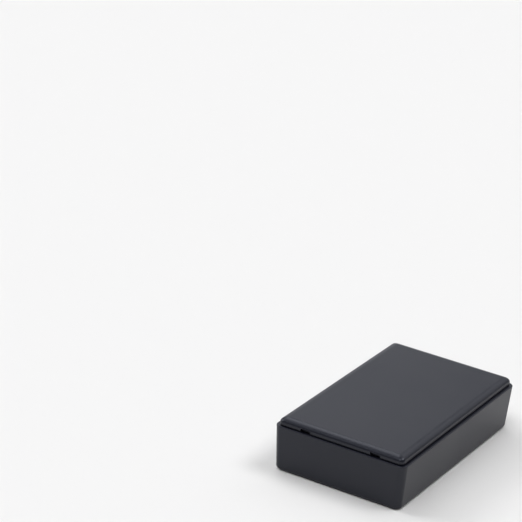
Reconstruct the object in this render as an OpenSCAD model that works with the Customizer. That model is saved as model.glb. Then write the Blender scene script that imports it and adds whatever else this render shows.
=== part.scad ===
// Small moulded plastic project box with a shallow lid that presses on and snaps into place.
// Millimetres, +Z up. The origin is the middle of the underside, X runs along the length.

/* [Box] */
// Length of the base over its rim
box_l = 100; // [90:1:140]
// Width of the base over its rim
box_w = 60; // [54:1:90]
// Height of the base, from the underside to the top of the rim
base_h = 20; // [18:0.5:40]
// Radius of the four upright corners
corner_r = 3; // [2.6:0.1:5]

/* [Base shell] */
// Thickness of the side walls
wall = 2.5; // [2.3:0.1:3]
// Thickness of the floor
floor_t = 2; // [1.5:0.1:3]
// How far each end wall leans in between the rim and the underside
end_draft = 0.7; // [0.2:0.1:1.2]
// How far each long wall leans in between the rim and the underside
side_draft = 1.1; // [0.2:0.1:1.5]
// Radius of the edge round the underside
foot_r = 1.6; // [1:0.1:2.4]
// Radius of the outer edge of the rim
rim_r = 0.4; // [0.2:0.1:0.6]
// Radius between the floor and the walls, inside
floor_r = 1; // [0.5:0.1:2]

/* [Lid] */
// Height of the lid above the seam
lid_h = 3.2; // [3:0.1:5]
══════
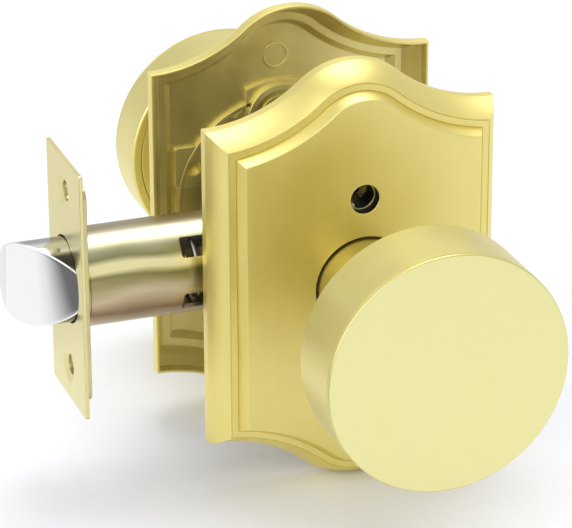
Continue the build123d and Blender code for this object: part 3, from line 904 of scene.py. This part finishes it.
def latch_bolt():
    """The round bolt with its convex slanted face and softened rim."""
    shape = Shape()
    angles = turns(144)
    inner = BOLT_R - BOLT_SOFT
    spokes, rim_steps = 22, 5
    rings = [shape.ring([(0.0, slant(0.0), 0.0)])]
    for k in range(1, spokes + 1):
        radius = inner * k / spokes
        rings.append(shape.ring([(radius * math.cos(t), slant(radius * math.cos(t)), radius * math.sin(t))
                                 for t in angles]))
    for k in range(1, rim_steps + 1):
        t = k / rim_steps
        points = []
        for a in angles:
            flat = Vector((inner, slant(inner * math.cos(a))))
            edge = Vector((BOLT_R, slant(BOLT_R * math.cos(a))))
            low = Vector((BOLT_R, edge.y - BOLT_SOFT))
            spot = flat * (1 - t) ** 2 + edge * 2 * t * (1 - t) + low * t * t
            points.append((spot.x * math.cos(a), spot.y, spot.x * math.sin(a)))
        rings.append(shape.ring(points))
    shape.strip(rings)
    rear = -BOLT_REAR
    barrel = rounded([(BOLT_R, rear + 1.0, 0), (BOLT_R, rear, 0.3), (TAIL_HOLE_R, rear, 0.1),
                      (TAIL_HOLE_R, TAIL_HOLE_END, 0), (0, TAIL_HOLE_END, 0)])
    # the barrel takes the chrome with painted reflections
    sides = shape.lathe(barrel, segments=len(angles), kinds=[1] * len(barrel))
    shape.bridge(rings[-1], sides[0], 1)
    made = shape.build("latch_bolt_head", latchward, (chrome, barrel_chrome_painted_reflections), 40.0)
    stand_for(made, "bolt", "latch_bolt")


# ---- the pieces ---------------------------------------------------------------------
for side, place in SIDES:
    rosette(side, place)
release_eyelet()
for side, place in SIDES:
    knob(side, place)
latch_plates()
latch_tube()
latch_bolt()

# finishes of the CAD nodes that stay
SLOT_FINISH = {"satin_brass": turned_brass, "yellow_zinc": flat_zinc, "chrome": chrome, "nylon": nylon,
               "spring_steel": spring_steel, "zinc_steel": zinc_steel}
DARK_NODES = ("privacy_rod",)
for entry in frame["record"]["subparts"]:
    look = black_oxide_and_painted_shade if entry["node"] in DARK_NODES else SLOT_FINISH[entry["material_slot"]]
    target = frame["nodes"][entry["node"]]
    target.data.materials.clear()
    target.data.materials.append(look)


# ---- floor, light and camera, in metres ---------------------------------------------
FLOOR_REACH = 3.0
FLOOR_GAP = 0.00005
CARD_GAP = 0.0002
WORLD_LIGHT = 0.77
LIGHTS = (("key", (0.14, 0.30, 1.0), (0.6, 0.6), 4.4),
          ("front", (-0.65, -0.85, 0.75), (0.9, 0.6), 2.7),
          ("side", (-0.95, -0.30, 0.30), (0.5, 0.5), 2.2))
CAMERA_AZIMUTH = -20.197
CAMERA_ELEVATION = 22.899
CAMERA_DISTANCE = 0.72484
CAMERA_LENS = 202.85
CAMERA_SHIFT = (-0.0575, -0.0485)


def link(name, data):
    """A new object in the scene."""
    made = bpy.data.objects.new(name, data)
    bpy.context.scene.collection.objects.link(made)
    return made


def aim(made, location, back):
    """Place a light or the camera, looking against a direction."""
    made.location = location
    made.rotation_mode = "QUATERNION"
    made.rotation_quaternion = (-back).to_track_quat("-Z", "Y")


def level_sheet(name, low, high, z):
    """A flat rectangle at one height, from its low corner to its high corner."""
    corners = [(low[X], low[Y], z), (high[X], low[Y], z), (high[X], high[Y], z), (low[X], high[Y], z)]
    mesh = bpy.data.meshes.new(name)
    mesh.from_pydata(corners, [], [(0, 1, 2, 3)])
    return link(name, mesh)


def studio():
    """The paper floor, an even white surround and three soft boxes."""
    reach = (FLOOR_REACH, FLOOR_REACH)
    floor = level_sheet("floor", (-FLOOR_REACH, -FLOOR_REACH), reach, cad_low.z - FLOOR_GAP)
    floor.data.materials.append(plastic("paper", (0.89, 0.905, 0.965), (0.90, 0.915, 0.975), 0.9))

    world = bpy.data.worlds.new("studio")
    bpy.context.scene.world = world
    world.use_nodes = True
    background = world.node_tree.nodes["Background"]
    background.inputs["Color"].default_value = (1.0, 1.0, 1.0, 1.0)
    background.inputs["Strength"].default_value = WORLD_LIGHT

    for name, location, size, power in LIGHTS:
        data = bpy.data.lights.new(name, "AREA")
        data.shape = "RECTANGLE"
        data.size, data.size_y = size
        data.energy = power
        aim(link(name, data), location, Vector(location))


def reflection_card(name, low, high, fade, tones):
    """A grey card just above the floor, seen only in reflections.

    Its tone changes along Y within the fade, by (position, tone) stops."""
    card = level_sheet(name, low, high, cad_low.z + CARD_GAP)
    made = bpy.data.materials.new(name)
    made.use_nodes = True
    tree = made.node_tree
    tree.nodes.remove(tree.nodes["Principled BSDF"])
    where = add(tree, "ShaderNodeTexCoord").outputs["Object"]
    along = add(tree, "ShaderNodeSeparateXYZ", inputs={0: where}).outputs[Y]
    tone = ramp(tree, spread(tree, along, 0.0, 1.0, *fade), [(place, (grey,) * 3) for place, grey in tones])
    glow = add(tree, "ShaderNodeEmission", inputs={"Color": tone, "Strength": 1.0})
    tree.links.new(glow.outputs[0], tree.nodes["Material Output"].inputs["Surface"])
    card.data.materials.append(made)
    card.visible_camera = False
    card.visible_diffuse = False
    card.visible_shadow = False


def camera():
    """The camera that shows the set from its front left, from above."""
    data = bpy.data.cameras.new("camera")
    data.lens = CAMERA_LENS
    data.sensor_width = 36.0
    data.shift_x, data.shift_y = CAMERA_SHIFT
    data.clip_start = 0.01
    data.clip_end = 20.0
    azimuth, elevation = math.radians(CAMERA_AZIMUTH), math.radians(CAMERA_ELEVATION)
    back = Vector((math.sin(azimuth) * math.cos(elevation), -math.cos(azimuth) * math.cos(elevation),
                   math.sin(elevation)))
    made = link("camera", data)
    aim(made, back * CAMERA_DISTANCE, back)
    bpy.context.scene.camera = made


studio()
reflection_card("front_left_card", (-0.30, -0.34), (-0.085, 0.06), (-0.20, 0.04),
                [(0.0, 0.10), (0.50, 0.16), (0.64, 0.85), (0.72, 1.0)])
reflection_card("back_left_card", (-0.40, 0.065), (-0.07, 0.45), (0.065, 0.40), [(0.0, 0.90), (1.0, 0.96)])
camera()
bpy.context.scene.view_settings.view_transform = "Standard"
══════
_GIVEN TASK_
Go back over the listing above and copy exactly the lines that begin at the line with "Reconstruct the object" and stop after the line with "corner_r = 3; // [2.6:0.1:5]"; leave out every other line.

_OUTPUT_
Reconstruct the object in this render as an OpenSCAD model that works with the Customizer. That model is saved as model.glb. Then write the Blender scene script that imports it and adds whatever else this render shows.
=== part.scad ===
// Small moulded plastic project box with a shallow lid that presses on and snaps into place.
// Millimetres, +Z up. The origin is the middle of the underside, X runs along the length.

/* [Box] */
// Length of the base over its rim
box_l = 100; // [90:1:140]
// Width of the base over its rim
box_w = 60; // [54:1:90]
// Height of the base, from the underside to the top of the rim
base_h = 20; // [18:0.5:40]
// Radius of the four upright corners
corner_r = 3; // [2.6:0.1:5]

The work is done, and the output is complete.